Depending on how close that number is to what people in your area spend on a wedding, you might have to tweak your expectations.

Wedding budget mistakes

Amid all the details surrounding the big day, it's easy for many couples to forget certain wedding-budget truths.

1. There are many easy‐to‐overlook wedding expenses, including:

  • tips for each vendor
  • hair and makeup trials if you're testing out your look before the wedding
  • thank‐you cards
  • stamps for invitations, response cards, and thank‐you cards
  • wedding rings
  • wedding‐night hotel room

If you're planning a honeymoon after the big day, you'll need money (or credit card points to redeem) for that too. And because the party tends to be the main attraction, it's also possible to neglect budgeting for ceremony costs. Add all of these expenses to your wedding spreadsheet.
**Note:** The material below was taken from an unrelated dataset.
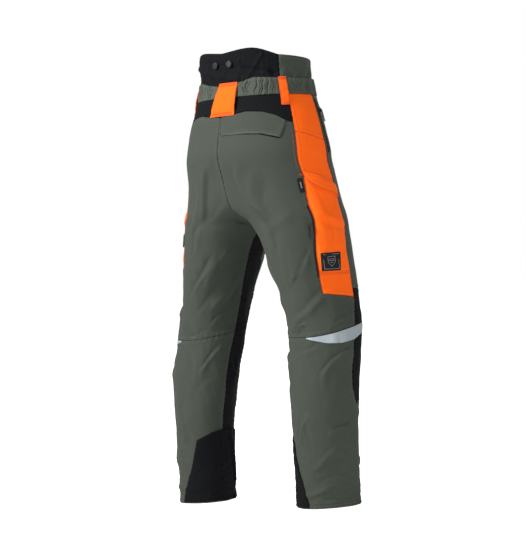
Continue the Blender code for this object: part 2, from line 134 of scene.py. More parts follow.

2. Inviting a lot of people drives up a lot of wedding budget items, such as:

  • food
  • drinks
  • stationery
  • favors
  • flowers (because you might need more centerpieces if you have more tables)
  • the cake
  • possibly the venue (if you need to upgrade to a bigger space)

Having a big bridal party could make flowers and transportation more expensive too if you're giving everyone a bouquet/boutonniere and a lift to the event.

3. It's important to account for plan Bs. For example, if it rains on your outdoor wedding you might need to rent a tent. And while a photo session in the rain could make for great pictures, you might need to buy your wedding party umbrellas to stay dry.

4. You must read vendor contracts carefully. There might be info about extra costs, such as location fees for traveling over a certain amount of miles or visiting more than one venue, built‐in gratuities, overtime charges, and cancellation or rescheduling fees.